Un territoire ingouvernable ? Des exemples ont évoqué des expériences concrètes et vivaces, de la Zad de Notre Dame des Landes au Chiapas zapatiste, en passant par le confédéralisme démocratique du Rojava kurde, via la plus éphémère (dix jours) Maison du peuple à Rennes.

Des expériences créant du commun, des usages et des cultures de vie collective, même si la notion d’être ingouvernable, et comment (autogestion, commune, etc.), n’a pas été vraiment creusée. Ce qui représente sans doute un autre débat possible, autour des moyens à envisager pour assumer une sécession par rapport au système capitaliste, aux Etats et leurs gouvernements dit démocratiques, mais s’affirmant de plus en plus autoritaires ?

L’autre réponse apportée au thème du débat, devenir ingouvernable, certain·es l’ont exprimé par la reprise individuelle, le vol, l’auto-réduction, la fraude aux transports en commun, sans ticket, voire pour un intervenant par la revendication d'”incivilités” sur les boîtes aux lettres…

Questions restées en suspens :

– comment rendre désirable le fait d’être ingouvernable ?

– comment rendre ingouvernable ce qui est désirable ?

– dans une perspective révolutionnaire, quand commencer à être ingouvernable, avant, après, pendant l’avènement du Grand Soir ?

– qu’est ce que ça veut dire être ingouvernable quand on est syndiqué·e ? mineur·e ? blanc·he ? contribuable ? au RSA ? déjà ronchon·ne de naissance ? etc.

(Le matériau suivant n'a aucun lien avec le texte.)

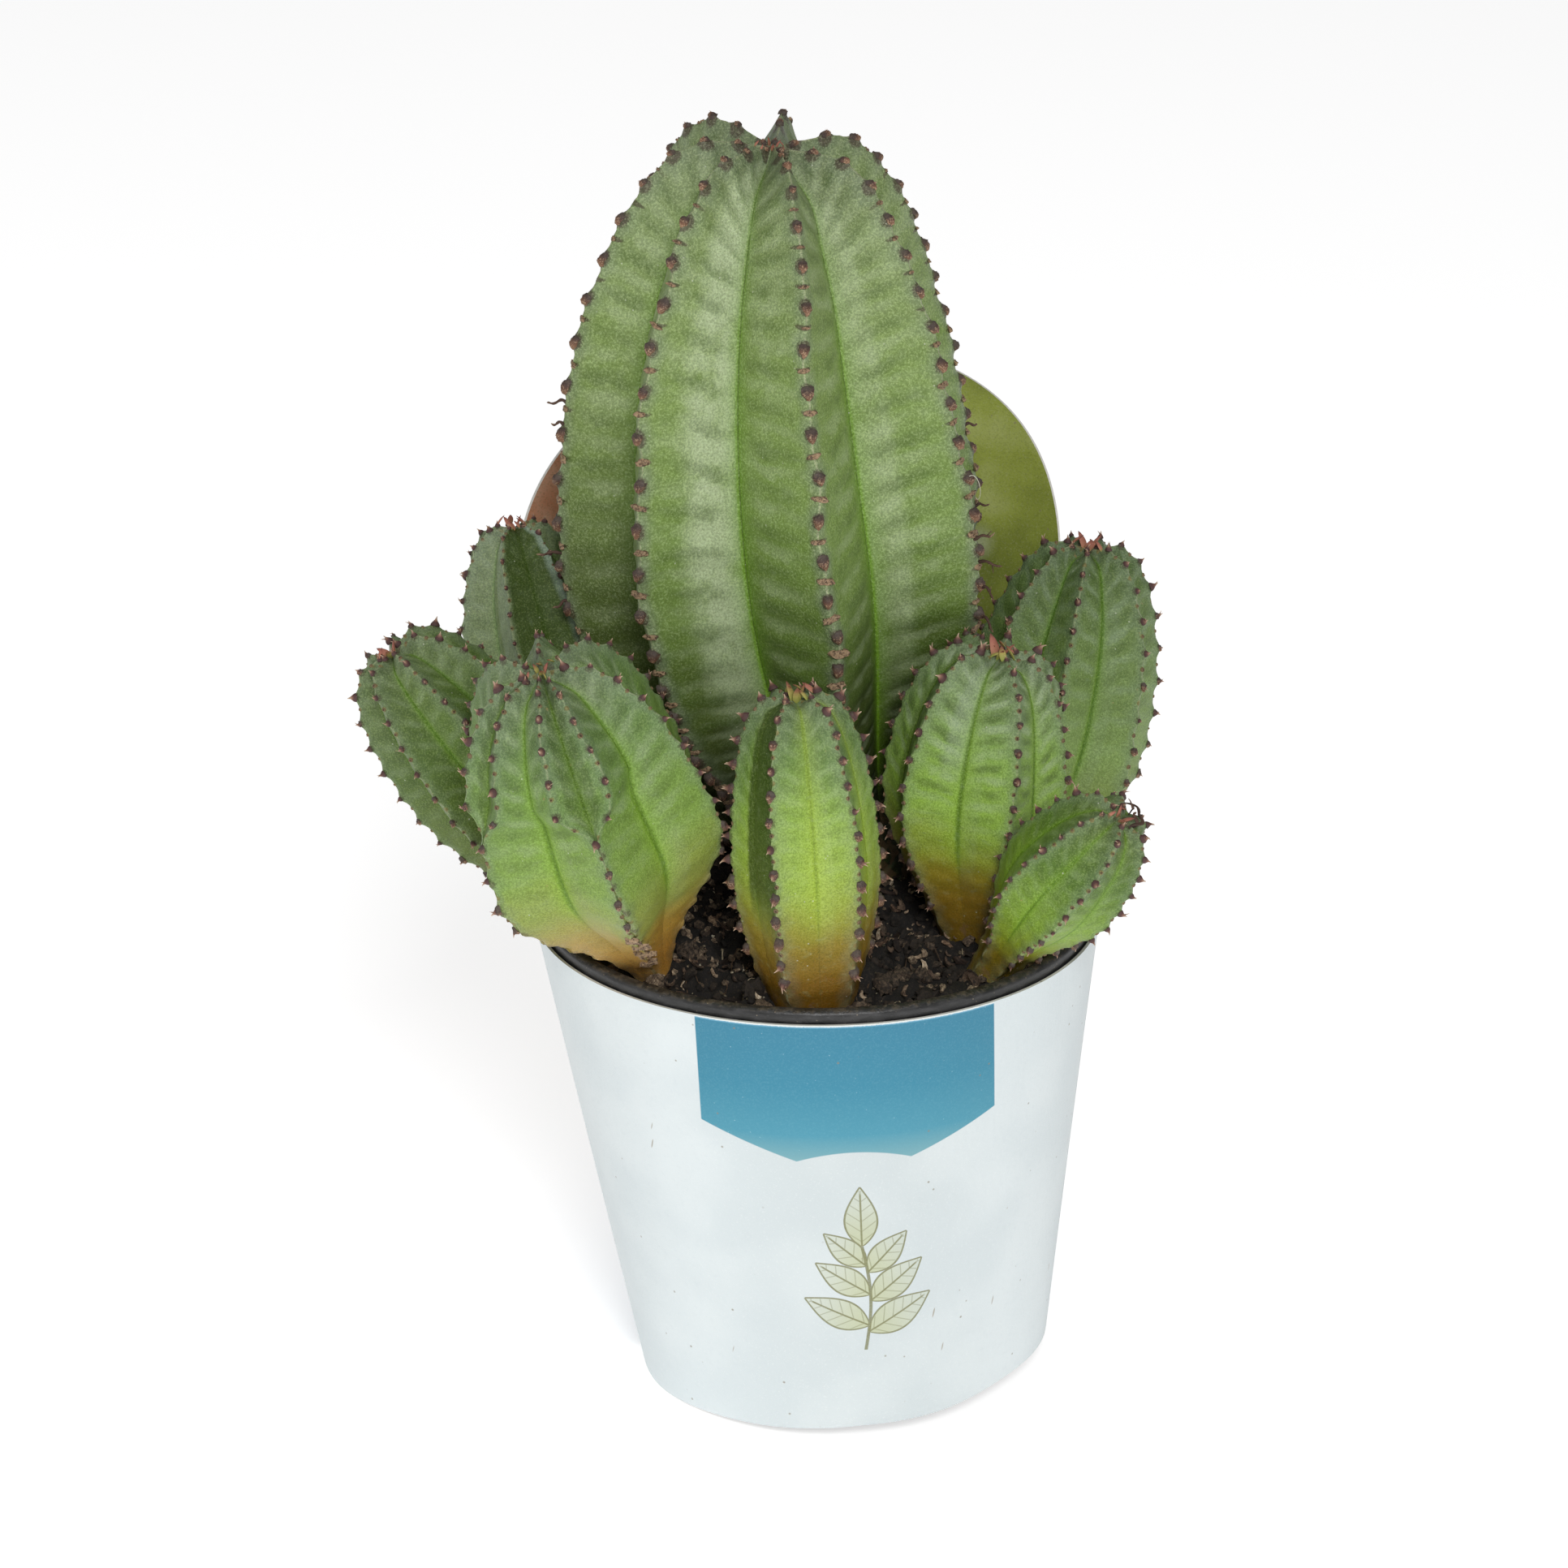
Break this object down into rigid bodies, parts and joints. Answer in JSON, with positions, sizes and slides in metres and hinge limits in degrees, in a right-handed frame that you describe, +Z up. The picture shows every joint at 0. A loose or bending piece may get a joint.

– comment s’auto-gouverner ?

et bien d’autres….

La forme du débat dans une double salle de bistrot bondée, obligeant une prise de parole au micro, n’aide pas à ce que chacun·e se sente à l’aise pour s’exprimer facilement. Chacune, surtout. D’autant que le niveau de langage et d’analyse posé en préambule a pu gêner certain·es.
Mais les discussion plus informelles après le débat, sur le trottoir ou dans la salle, échappent évidemment à une vision d’ensemble. C’est déjà une manière de se montrer ingouvernable même vis à vis d’une tentative de compte rendu d’automédia.

 

Verbatims pasfidèlestoutletemps

« …ingouvernable, ce n’est pas une identité politique, c’est une attitude… »

« ingouvernable c’est difficile à définir, c’est souple car ça s’adapte au local : comment, à cette échelle, on s’échappe du gouvernement qui nous oppresse ? »

« le refus individuel c’est le départ… élargissement du refus… aller vers le collectif »

« assumer collectivement la répression »

« ne pas avoir envie d’être gouverné.e… comment on évite les oppressions dans nos organisations à nous ? » citation non exacte

« comment rendre désirables le fait d’être ingouvernables ? »

« être ingouvernables…réussir à propager ces foyers-là »

« rendre accessible…plus de pédagogie »

« être ingouvernable au quotidien : vols, fraudes… »

« construire son propre récit et ne pas se le laisser voler »

« arrêter d’adopter les mots de la gauche intellectuelle »

« quels espaces pour mettre à disposition son travail dans le mouvement ? »

« ne pas pointer celleux qui ne soulèvent pas…ne pas oublier la question de la servitude volontaire » citation non exacte

« on se pose des questions…on est déjà ingouvernables »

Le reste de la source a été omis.